La sindrome Nimby e la ricerca dell’Altrove

Che cos’è sarà mai la sindrome Nimby, si chiederano i miei affezionati viaggiatori ermeneutici: il solito uragano estivo che flagella le coste degli Stati Uniti? Un nuovo elettrodomestico che prepara risotti, lava i piatti e stira i pantaloni? Un nuovo social media che supera Tik Tok, che ha superato Instagramm, che ha mandato in pensione Facebook, così tanto per farci sentire vecchi e superati anche a noi?

Niente di tutto ciò. Nimby è l’acronimo che sta per “Not In My Back Yard“, che da noi potremmo tradurre “non nel mio cortile”. Ovvero quell’atteggiamento, quella presa di posizione, per cui qualsiasi cosa potrebbe anche essere positiva, l’importante è che non si faccia nelle nostre vicinanze spazio temporali. L’accoglienza ai profughi può anche essere giusta, anzi sicuramente lo è: basta che non ci sia un campo di accoglienza dietro casa nostra. E il termovalorizzatore o una linea ferroviaria ad alta velocità? Idem, non si discute se siano più o meno utili, l’importante è che non stiano da qualche altra parte. La riforma delle pensioni o gli interventi per la salvaguardia del clima? Vanno benissimo, più che giusti. Però magari rimandiamoli di qualche anno.

La questione si ripropone ciclicamente ed è impressionante come, anche riguardando temi diversissimi tra loro, segue sempre lo stesso schema: fate come volete, ma fatelo lontano da qui, fatelo altrove. Un altrove che diventa un luogo e un tempo metafisico, una specie di al di là, che non ci riguarda più. Un atteggiamento comprensibile, “umano troppo umano”, direbbe il mio amico Nietzsche che però ovviamente porta alla stasi. Sia nel tempo che nello spazio infatti è impossibile trovare un punto che non sia vicino a qualcuno.

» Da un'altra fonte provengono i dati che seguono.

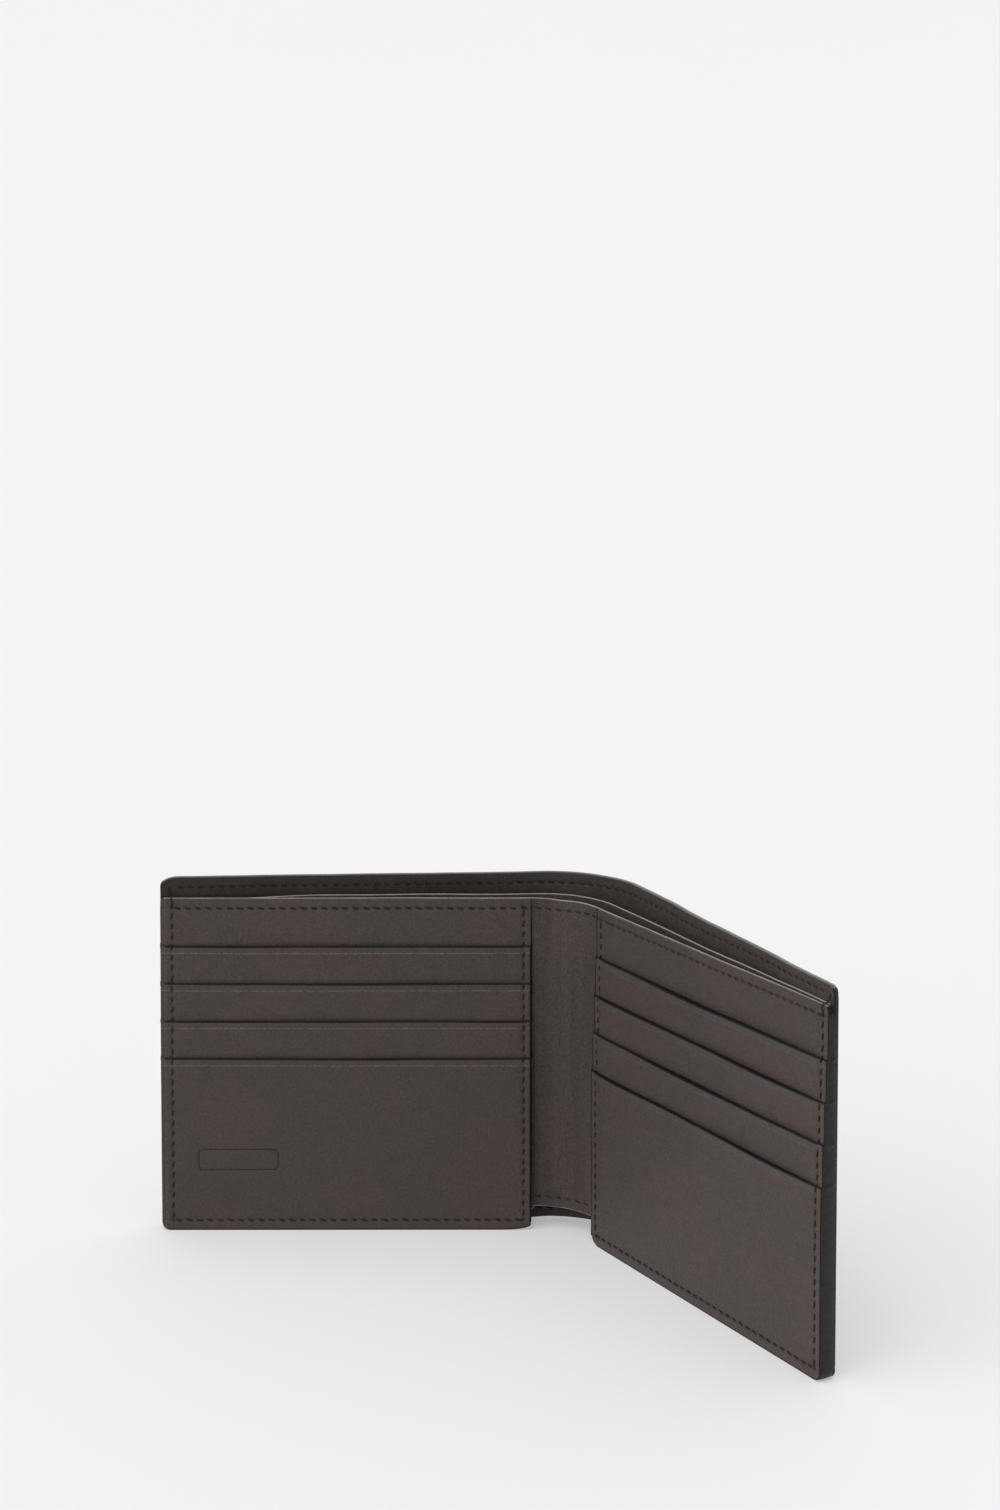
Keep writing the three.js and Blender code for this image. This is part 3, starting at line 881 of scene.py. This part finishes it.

Ma perché proprio vicino a me? In un Paese come il nostro, con una spiccata assenza di sensibilità riguardo i “beni comuni”, con quella domanda si scatenano vere e proprie guerre civili, pronte ad essere cavalcate dal politico populista di turno, ben felice di passare per paladino dei poveri cittadini vittime della calamità di turno o di riforme impopolari: no tav, no tap, no triv, no expo, no mose, no profughi, e via dicendo. Ultimo solo in ordine cronologico il termovalorizzatore annunciato da Gualtrieri.

Non se ne esce: ci vorrebbe un sussulto di dignità, una presa di coscienza individuale, che metta da parte il cortile per guardare l’intero circondario. Altrimenti questo Altrove non bene identificato (guai ad identificarlo!) diventa un “da nessuna parte”: in inglese suona meglio, da somewhere a nowhere.

2 thoughts on “La sindrome Nimby e la ricerca dell’Altrove

  1. A parole è molto facile essere accoglienti. Ricordo un sacerdote che venne nella nostra parrocchia ( ora non c’è più ) che si riempiva la bocca di paroloni, che ci invitava ad aiutare a donare donare donare…. Stranamente una delle prime cose che fece, fu di chiudere lo sportello della Caritas, di cui fra l’altro facevo parte. Due volte la settimana in un orario prestabilito , si ricevevano persone che venivano a confidarci i loro problemi a dirci di cosa avrebbero avuto bisogno. Ovviamente nel possibile cercavamo di aiutare in maniera concreta. E un giorno alla settimana si consegnavano pacchi spesa di generi alimentari, raccolti nella parrocchia. Alla nostra richiesta sul perchè avesse preso questa decisione, il sacerdote rispose che venivano persone, secondo lui non affidabili, quindi sarebbe stato più saggio indirizzarli ad una parrocchia un po’ distante da noi. Questo ci fece capire che fra il dire e il fare, c’era davvero di mezzo il mare!!!

  2. Sono convinto che tutto sia collegato. Un battito d’ali a Montecatini Terme scatena un uragano alle Hawaii. Non possiamo esimerci dal sentirci coinvolti. Ogni evento dell’universo riguarda anche noi. Un tempo volevo fare il monaco per ritirarmi in un posto dove, pensavo, non ci sono i problemi del mondo. E mi dicevano: “Se scappi dai guai, i guai ti verranno cercare”. Ecco, direi che questo Nimby è l’ennesima idea egocentrica che non tiene conto di quanto siamo dipendenti gli uni dagli altri.